While privately many Democrats are skeptical the border negotiations will succeed, they feel compelled to try. After all, one of Biden’s top priorities rests on this deal with Republicans. If they actually got an agreement though, Johnson would need Democratic votes to pass it given the sheer number of Ukraine skeptics in the House GOP.
And some progressives argue the Senate is not pursuing a workable solution, with Rep. Alexandria Ocasio-Cortez (D-N.Y.) arguing it sets “a very dangerous precedent to exchange domestic policy for foreign policy.”
Border negotiators like Sens. Chris Murphy (D-Conn.) and Michael Bennet (D-Colo.) would not necessarily have chosen to pair the two to begin with, due to past failures on immigration and border policy talks.
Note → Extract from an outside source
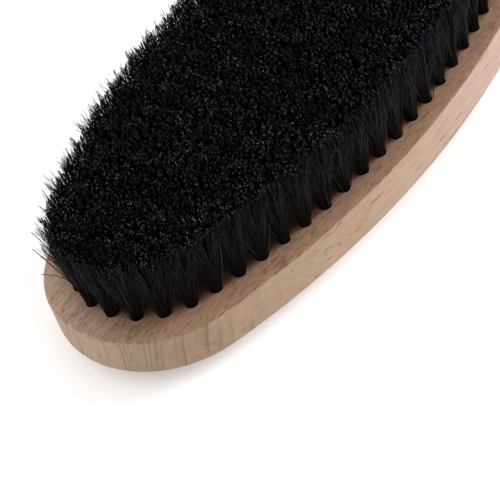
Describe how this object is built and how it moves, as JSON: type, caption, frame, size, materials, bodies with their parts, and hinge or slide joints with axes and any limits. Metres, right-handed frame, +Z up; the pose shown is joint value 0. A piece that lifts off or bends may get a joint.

But Senate Democrats say they are playing the hand they’ve been dealt by Republicans, who also have to contend with helping Johnson keep his job.
As Sen. Peter Welch (D-Vt.) observed of the talks: “I never thought they made sense. But I thought they were necessary.”
“You’ve got Republican leaders saying this isn’t a negotiation, this is about putting a gun to the head of Ukraine and getting whatever we want. That’s not the way legislation customarily works,” said Sen. Sheldon Whitehouse (D-R.I.) in an interview.